One can only speculate what went on during the next seventeen months, but some feel it was a significant lull in the Bandit Queen's life. It would appear that she did a great deal of praying at this time and actually reinvented her life. She donned the jewelry of Sikh and studied Christianity and Buddhism along with her ever-deepening faith in the Hindu goddess Durga. The portrait of Dr. Bhimrao Ambedkar, a writer of the Indian constitution who was the most prominent leader of the "untouchables" graces homes of the poor as an idol who catapulted out of his class restraints by converting to Buddhism. She reflected and healed, and developed a master strategy that would channel her rage and recapture her honor. Perhaps unwittingly, Phoolan Devi embarked on a curious path toward ego surrender and altruism that would bring her to legitimate power far exceeding the scope of any of her oppressors.

What happened next is history. Phoolan Devi led one of the three bloodiest massacres in the history of India. The St. Valentine's Day Massacre happened when Phoolan Devi was twenty-one years old, and although it was a cold winter evening, she wore only a brown blanket.

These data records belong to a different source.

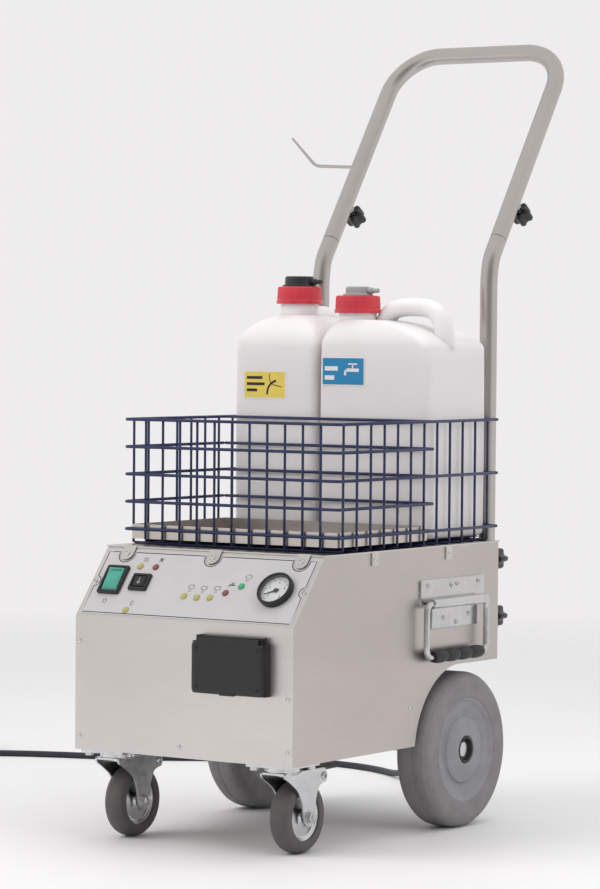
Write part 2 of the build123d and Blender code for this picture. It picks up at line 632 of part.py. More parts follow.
def hose_hook():
    """Bent wire welded to the left side of the upper handle."""
    foot = Vector(*lean(-POST_X - SLEEVE_R + 0.5, HOOK_AT))
    knee = foot + Vector(-HOOK_OUT, 0, 3)
    tip = knee + Vector(-HOOK_RISE, 0, HOOK_RISE)
    path = FilletPolyline(tuple(foot), tuple(knee), tuple(tip), radius=8)
    hook = sweep(Plane(origin=path @ 0, z_dir=path % 0) * Circle(HOOK_R), path)
    return hook - rod(lean(-POST_X, HOOK_AT - 30), lean(-POST_X, HOOK_AT + 30), SLEEVE_R + PRESS)


# ------------------------------------------------------------------ basket, tray and cans
FLOOR_Z = BODY_Z1 + LID + WELD            # underside of the basket
CROSS_Z = FLOOR_Z + BAR_R                 # middle of the cross floor wires
LONG_Z = CROSS_Z + 2 * BAR_R + WELD       # middle of the lengthwise floor wires
ROWS = [ROW_Z0 + i * ROW_PITCH for i in range(5)]
FULL_ROWS = ROWS[0::2]
HALF_ROWS = ROWS[1::2]
BARS_AT_X = [(i - (BARS_X - 1) / 2) * BAR_PITCH_X for i in range(BARS_X)]
BARS_AT_Y = [BASKET_Y0 + BAR_END_Y + i * BAR_PITCH_Y for i in range(BARS_Y)]
BAR_INSET = WIRE_R + BAR_R + WELD         # uprights stand inside the rings


def corner(x, y, z, quarter):
    """Quarter bend of a ring wire; quarter 0 is the bend between +X and +Y."""
    bend = revolve(Pos(BASKET_CORNER, 0, 0) * Plane.XZ * Circle(WIRE_R), Axis.Z, 90)
    return Pos(x, y, z) * Rot(0, 0, 90 * quarter) * bend


def cross_wires(y, rows, half):
    return [rod((-half, y, z), (half, y, z), WIRE_R) for z in rows]


def end_grille(y, inward, rows, quarters):
    """Front or rear panel: ring wires with their bends, and uprights inside them."""
    half = BASKET_X - BASKET_CORNER
    solids = cross_wires(y, rows, half)
    for z in rows:
        for x, quarter in zip((-half, half), quarters):
            solids.append(corner(x, y + inward * BASKET_CORNER, z, quarter))
    for x in BARS_AT_X:
        solids.append(rod((x, y + inward * BAR_INSET, LONG_Z + BAR_R + WELD),
                          (x, y + inward * BAR_INSET, ROWS[4]), BAR_R))
    return solids


def side_grille(sign):
    """Left or right panel: long wires, short wires to the partition, and uprights."""
    x = sign * BASKET_X
    y0 = BASKET_Y0 + BASKET_CORNER
    solids = [rod((x, y0, z), (x, BASKET_Y1 - BASKET_CORNER, z), WIRE_R) for z in FULL_ROWS]
    solids += [rod((x, y0, z), (x, BASKET_MID, z), WIRE_R) for z in HALF_ROWS]
    inner = x - sign * BAR_INSET
    for y in BARS_AT_Y:
        solids.append(rod((inner, y, CROSS_Z), (inner, y, ROWS[4]), BAR_R))
    return solids


def floor_grille():
    """Lengthwise wires laid on cross wires."""
    solids = []
    y0, y1 = BASKET_Y0 + BAR_INSET, BASKET_Y1 - BAR_INSET
    for x in BARS_AT_X:
        solids.append(rod((x, y0 - BAR_R, LONG_Z), (x, y1 + BAR_R, LONG_Z), BAR_R))
    half = BASKET_X - BAR_INSET - BAR_R - WELD
    for y in BARS_AT_Y:
        solids.append(rod((-half, y, CROSS_Z), (half, y, CROSS_Z), BAR_R))
    return solids


TRAY_Z0 = LONG_Z + BAR_R + GAP
CAN_Z0 = TRAY_Z0


def drip_tray():
    """Shallow open tray in the front half of the basket."""
    x = BASKET_X - BAR_INSET - BAR_R - TRAY_GAP
    y0, y1 = BASKET_Y0 + BAR_INSET + BAR_R + TRAY_GAP, BASKET_MID - WIRE_R - TRAY_GAP
    tray = box(-x, x, y0, y1, TRAY_Z0, TRAY_Z0 + TRAY_WALL)
    t = TRAY_SHEET
    return tray - box(-x + t, x - t, y0 + t, y1 - t, TRAY_Z0 + t, TRAY_Z0 + TRAY_WALL + t)


def can(x0, x1, y0, y1, seat, neck, grip):
    """Blow-moulded can: rounded box, sloping shoulder, neck and the block of its grip."""
    body = box(x0, x1, y0, y1, CAN_Z0, SHOULDER_Z)
    body = fillet(body.edges().filter_by(Axis.Z), CAN_CORNER)
    base = Plane(origin=((x0 + x1) / 2, (y0 + y1) / 2, SHOULDER_Z))
    lower = base * RectangleRounded(x1 - x0, y1 - y0, CAN_CORNER)
    top_w, top_d = x1 - x0 - 2 * SHOULDER_IN, y1 - y0 - 2 * SHOULDER_IN
    upper = base.offset(SHOULDER_RISE) * RectangleRounded(top_w, top_d, CAN_CORNER)
    body += loft([lower.face(), upper.face()])
    body += rod((*neck, SHOULDER_Z), (*neck, seat + CAP_H - CAP_LID - 2), CAP_R - CAP_WALL)
    block = box(*grip[:4], SHOULDER_Z - 10, grip[4])
    return body + fillet(block.edges().filter_by(Axis.Z), GRIP_CORNER)


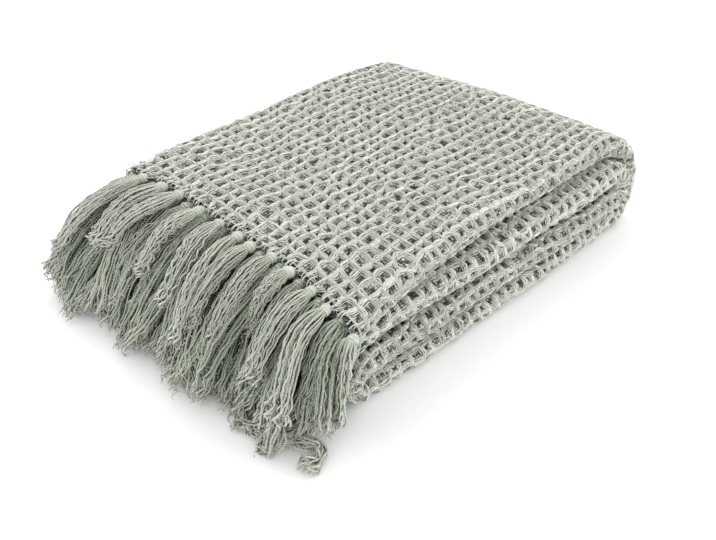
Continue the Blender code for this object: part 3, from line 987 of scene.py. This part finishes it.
def tassel_strands(follow, size, strands, steps, looseness, draws):
    """One tassel's strands and their core: lines, upward directions, and each point's place and painted
    shade.
    """
    share = 1.0 - (1.0 - np.linspace(0.0, 1.0, steps)) ** TIP_CROWDING
    number = np.arange(strands) + 0.5
    radius = np.sqrt(INNER_STRAND**2 + (1.0 - INNER_STRAND**2) * number / strands)[:, None]
    turn = number * GOLDEN_TURN + draws.uniform(0.0, FULL_TURN)
    longest = draws.uniform(*STRAND_LENGTHS, strands)
    longest[: strands // LONG_STRANDS_IN] += LONG_STRAND
    at = STRAND_START + share * (longest[:, None] - STRAND_START)
    line = follow(at.reshape(-1)).reshape(strands, steps, 3)
    wide = unit(np.cross(unit(np.gradient(line, axis=1)), UPWARD) + SIDEWAYS)
    thick = unit(np.cross(wide, unit(np.gradient(line, axis=1))))
    width, depth = (np.interp(at, TASSEL_ALONG, sizes) / 2 * size for sizes in (TASSEL_WIDTH, TASSEL_THICK))
    turn = turn[:, None] + draws.uniform(-TASSEL_TWIST, TASSEL_TWIST) * at
    turn = turn + draws.normal(0.0, STRAND_TWIST, (strands, 1)) * at
    spread = radius * (1.0 + STRAND_SPREAD * draws.normal(size=(strands, 1)) * at)
    loose = looseness * setting_in(at, *LOOSE_SPAN)
    frayed = setting_in(at, *FRAYED_SPAN)

    locks = draws.integers(*LOCK_COUNTS)
    lock = (np.floor(turn[:, :1] / FULL_TURN * locks) % locks).astype(int)
    lock_aside = looseness * draws.normal(0.0, LOCK_ASIDE, locks)[lock]
    lock_lift = looseness * draws.normal(0.0, LOCK_LIFT, locks)[lock]
    lock_hook = looseness * draws.normal(0.0, LOCK_HOOK, locks)[lock] * setting_in(at, *LOCK_HOOK_SPAN)
    lock_turn = at * draws.uniform(*LOCK_TURNS, locks)[lock]
    lock_turn = lock_turn + draws.uniform(0.0, FULL_TURN, locks)[lock]
    lock_wave = loose * (LOCK_WAVE_GROWTH[0] + LOCK_WAVE_GROWTH[1] * frayed)
    bend = draws.normal(0.0, BEND)
    bend_turns = draws.uniform(*BEND_TURNS)
    bend = bend * np.sin(at * bend_turns + draws.uniform(0.0, ANY_START)) * loose
    bend = bend + looseness * draws.normal(0.0, SWING) * setting_in(at, *SWING_SPAN)
    aside = lock_hook + lock_aside * frayed + LOCK_WAVE[0] * np.sin(lock_turn) * lock_wave + bend
    lift = lock_lift * frayed + LOCK_WAVE[1] * np.cos(lock_turn) * lock_wave
    aside += wave(at, draws, strands, RIPPLE_TURNS) * loose * (RIPPLE + RIPPLE_GROWTH[0] * frayed)
    lift += wave(at, draws, strands, RIPPLE_TURNS) * loose * (RIPPLE + RIPPLE_GROWTH[1] * frayed)
    crimp = draws.uniform(*CRIMPS, (strands, 1)) * setting_in(at, *CRIMP_SPAN)
    aside += crimp * wave(at, draws, strands, CRIMP_TURNS)
    lift += crimp * wave(at, draws, strands, CRIMP_TURNS)
    curl = draws.uniform(*CURLS, (strands, 1)) * setting_in(at, *CURL_SPAN)
    curl_turn = at * draws.uniform(*CURL_TURNS, (strands, 1)) + draws.uniform(0.0, ANY_START, (strands, 1))
    aside += curl * np.sin(curl_turn)
    lift += curl * np.cos(curl_turn)
    astray = (draws.random((strands, 1)) < ASTRAY_SHARE) * np.sin(at * ASTRAY_TURN) * loose
    aside += draws.normal(0.0, ASTRAY_ASIDE, (strands, 1)) * astray
    lift += ASTRAY_LIFT * astray

    core = (line[:1] + bend[:1, :, None] * wide[:1], thick[:1], depth[:1] * (1.0 - CORE_TAPER * at[:1]))
    line = line + (width * spread * np.cos(turn) + aside)[..., None] * wide
    line = line + (depth * spread * np.sin(turn) + lift)[..., None] * thick
    line[..., 2] = np.maximum(line[..., 2], STRAND_RADIUS)
    # Painted shade on each strand: a little everywhere, more inside the tassel and on its underside.
    strand_shade = STRAND_SHADE + INNER_SHADE * (1.0 - radius) + UNDERSIDE_SHADE * (1.0 - np.sin(turn))
    return line, thick, at, strand_shade, core


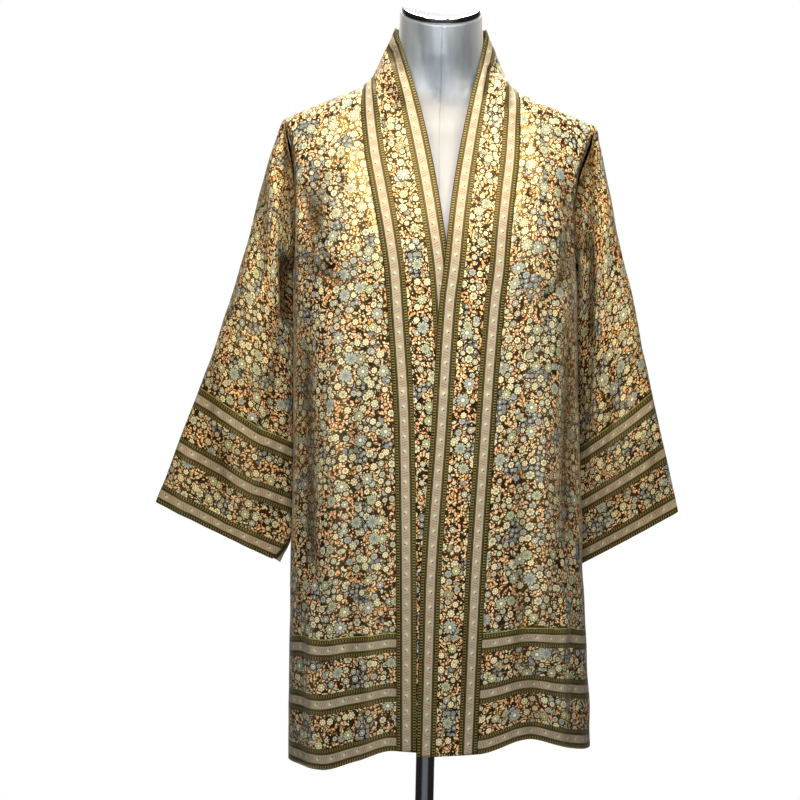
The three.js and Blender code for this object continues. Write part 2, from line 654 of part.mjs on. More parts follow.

A .315 Mauser hung on her small shoulder. She allegedly murdered twenty-two upper caste thakurs that night, avenging her rape and searching to kill her enemies, Sri Lam and Lala Ram. Rumor spread that for every man she killed she slept with two. Her sense of timing and drama made her irresistible charm helped her enlist the aid of police and some of the highest elected state officials. She eventually surrendered before the then Madhya Pradesh chief minister Arjun Singh in 1983. She spent nine years in the Gwalior jail although many members of her gang of higher caste got off with lenient sentences she was forced to serve an additional two years in Delhi's famous Tihar jail in 1992. She survived eleven years in jail without a trial. At age 36 she was released, having used up most of her childbearing years in jail. At age 38, her political career began under the tutelage of the UP Chief Minister and she was elected a Samajwadfi Party Member of Parliament. It must be noted that the Prime Minister of India himself, H.D.Deve Gowda is a member of a lower caste. Although Phoolan Devi enjoys parliamentary immunity from the remaining charges against her, lawyers are still surveying affidavits to the courts against her. With 130 warrants out against her, she is forced to move frequently to avoid arrest. In spite of a life lived in nearly constant fear and a health condition some believe to be cancer, Phoolan Devi has survived nearly half a decade so far in the urban jungle of Indian politics. The world of politics is subtle; insidious lies are committed against Phoolan Devi and she must don a gloved hand to retaliate. This isn't as dramatic or immediately gratifying as her former style of operation. But she adores the attention. Today she lives in New Delhi with her husband Umed Singh, a real estate entrepreneur she refers to as "the wife."

Editor's Note: Since the publication of this article, Phoolan Devi has died.